McEwen was the sports editor for Tampa's primary newspaper during an era of growth for The Tampa Tribune, the Tampa Bay area's professional sports profile, and Tampa in general. Some credit McEwen with being among the most influential newspaper sports journalists of his day, affecting major development for local sports and helping to facilitate the establishment of expansion sports franchises in the Tampa Bay area, most notably the Tampa Bay Buccaneers, Tampa Bay Rays, and Tampa Bay Lightning, and for being a supporter and chronicler of Florida's college sports programs, particularly at the University of Florida and, later, the University of South Florida.

==Early life and education==
McEwen was born in Tampa in 1923 and grew up in rural Wauchula, Florida, where the cattle and citrus industries were most prominent. He followed his older brother James Milton "Red" McEwen to the University of Florida. While in college, Tom McEwen was the editor of The Alligator, the university's student newspaper, and earned a degree in journalism while his brother Red was a star on the Florida Gators football team and earned a degree in law. (Red McEwen later became a well-known lawyer and state attorney in Tampa and a booster of the University of South Florida's sports programs after the school was founded in the late 1950s.)

==Military service==
It was from the University of Florida in 1944 that he was called to military service in the Pacific. He was trained at Fort Hood and arrived in the Philippines at the end of the occupation by the Japanese. "He entered as a private and exited as a captain while serving in the Pacific theater as a platoon leader with the U.S. Army's 785th Tank Battalion. Later, he served as a prison officer of Prisoner of War Camp No. 1 in the Philippines, running a camp that included 2,000 prisoners. He retained a military tie in the Army reserves and then the U.S. National Guard until his retirement from the Florida Guard in 1976, as lieutenant colonel. He received the Florida Order of Merit for his service in the guard." Coming home from the Philippines, McEwen wrote sports for the Fort Myers News Press and the St. Petersburg Times in the 1950s. He was by the Tampa Times in June 1958, and then by The Tampa Tribune in April 1962.

==The Tampa Tribune==
McEwen became sports editor for the Tribune in 1962, "when he took over a department with a staff of seven." McEwen wrote "The Morning After" column six days a week, and a weekly question and answer column, "Hey Tom!," which usually ran on Sundays.

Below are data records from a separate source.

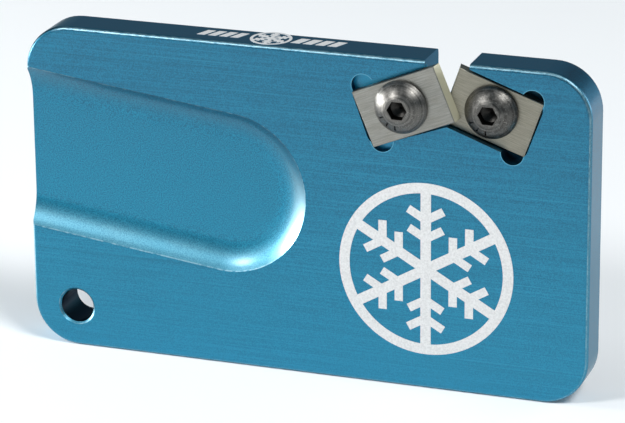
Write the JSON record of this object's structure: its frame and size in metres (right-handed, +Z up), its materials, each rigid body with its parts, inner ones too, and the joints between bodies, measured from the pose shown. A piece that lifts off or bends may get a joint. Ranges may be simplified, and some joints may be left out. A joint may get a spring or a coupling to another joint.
{
  "type": "edge tuning tool",
  "caption": "Pocket edge tuner: anodised aluminium block with a thumb groove, a lanyard hole and a top notch where two crossed carbide plates, held by button-head screws, form a V.",
  "frame": {"origin": "centre of the block's flat bottom face, on which it stands", "axes": "+X along the block's length towards the cutters, +Z up towards the notch, +Y from the front face with the groove and cutters to the plain back face"},
  "size_m": [0.0826, 0.009, 0.0479],
  "materials": {
    "blue_anodised": "blue anodised, brushed lengthwise",
    "carbide": "ground satin grey",
    "dark_steel": "black-oxide with worn highlights",
    "white_mark": "matt white etched mark"
  },
  "bodies": {
    "block": {"body_block": "blue_anodised"},
    "left_cutter": {"left_cutter": "carbide"},
    "right_cutter": {"right_cutter": "carbide"},
    "left_screw": {"left_screw": "dark_steel"},
    "right_screw": {"right_screw": "dark_steel"}
  },
  "joints": [
    {"name": "left_cutter_lift", "type": "slide", "parent": "block", "child": "left_cutter", "axis": [0, -1, 0], "range_m": [0, 0.0035]},
    {"name": "right_cutter_lift", "type": "slide", "parent": "block", "child": "right_cutter", "axis": [0, -1, 0], "range_m": [0, 0.0035]},
    {"name": "left_screw_turn", "type": "hinge", "parent": "left_cutter", "child": "left_screw", "pos_m": [0.01464, -0.003, 0.0412], "axis": [0, -1, 0], "range_deg": [0, 1800]},
    {"name": "right_screw_turn", "type": "hinge", "parent": "right_cutter", "child": "right_screw", "pos_m": [0.027, -0.003, 0.0412], "axis": [0, -1, 0], "range_deg": [0, 1800]}
  ],
  "couplings": [
    {"joint": "left_screw_turn", "follows": "left_cutter_lift", "rad_per_m": 8976},
    {"joint": "right_screw_turn", "follows": "left_cutter_lift", "rad_per_m": 8976},
    {"joint": "right_cutter_lift", "follows": "left_cutter_lift", "ratio": 1}
  ]
}
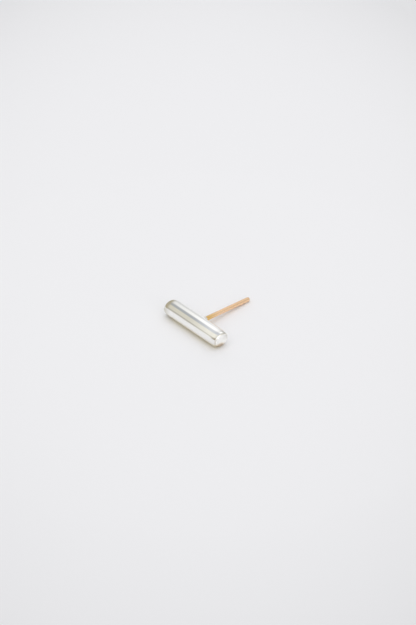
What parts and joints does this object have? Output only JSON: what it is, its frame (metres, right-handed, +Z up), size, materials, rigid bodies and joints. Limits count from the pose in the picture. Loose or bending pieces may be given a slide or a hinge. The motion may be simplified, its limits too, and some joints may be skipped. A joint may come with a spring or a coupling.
{
  "type": "bar stud earring",
  "caption": "Bar stud earring: a short round polished bar with softly rounded ends and a straight ear post that stands from the middle of its back.",
  "frame": {"origin": "middle of the bottom of the earring's box, on the surface it rests on", "axes": "+X along the bar, +Y from the bar towards the tip of the post, +Z up from the surface"},
  "size_m": [0.0136, 0.0144, 0.0032],
  "materials": {
    "silver": "polished silver with fine handling scratches",
    "gold_filled": "bright drawn wire, gold filled"
  },
  "bodies": {
    "root": {"bar": "silver", "post": "gold_filled"}
  },
  "joints": []
}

McEwen often made appearances as a speaker and developed a large network of civic minded local community leaders, nationally prominent athletes and team owners, and other influential people across the sports world. He is credited with helping Tampa gain acceptance in the top level of professional sports, particularly in the awarding of the National Football League franchise which became the Tampa Bay Buccaneers. He also wrote many columns about the University of Florida's football program's coaches and players. Former Florida player and coach Steve Spurrier credits McEwen with helping him win the Heisman Trophy in 1966 and convincing Tampa Bay Bandits owner John F. Bassett to hire Spurrier for his first head coaching job in 1983. McEwen's first published book, The Gators: A Story of Florida Football, traces the history of UF's football program from its beginnings until 1974, when the book was written.

It is estimated that McEwen wrote over 10,000 columns and articles, and he traveled to many of the major sporting events of his day, both domestically and internationally. His column sometimes covered subjects other than sports, such as eulogies of someone of note or a loved one, and sometimes began with a "Breakfast Bonus" section in which he described a large southern-style breakfast in detail before turning the discussion back to sports. When he retired from his post as sports editor in 1992, the department had grown from 7 employees to 57. Even after his official retirement, McEwen continued to write for the Tribune and produced a collection of his works.

==Recognition and legacy==
McEwen has been recognized for his sportswriting as well as being recipient of multiple awards. He won the Florida Sportswriter of the Year award 19 times, between the years 1962 and 1993 and in 2000, was the recipient of the Dick McCann Memorial Award for long and distinguished reporting in the field of pro football in the Canton NFL Hall of Fame ceremonies, presented by Pro Football Writers of America. He served as president of the Football Writers Association of America from 1973 to 1974. And in 1993, the Associated Press Sports Editors presented McEwen with the Red Smith Award.

Locally, the press boxes at the original Tampa Stadium and Amalie Arena were named for McEwen. The street in front of Raymond James Stadium, today's home of the Tampa Bay Buccaneers, bears his name. McEwen was honored as a distinguished graduate by the University of Florida and an athletic scholarship was endowed in his name. He conducted seminars in sportswriting at the American Press Institute at Columbia University. His final tribute was for a doctor of letters given in 2011 by Saint Leo University, a Catholic university 35 miles north of Tampa. In 2012, the Tom McEwen Family Foundation was established to raise money for scholarships for aspiring sports journalists.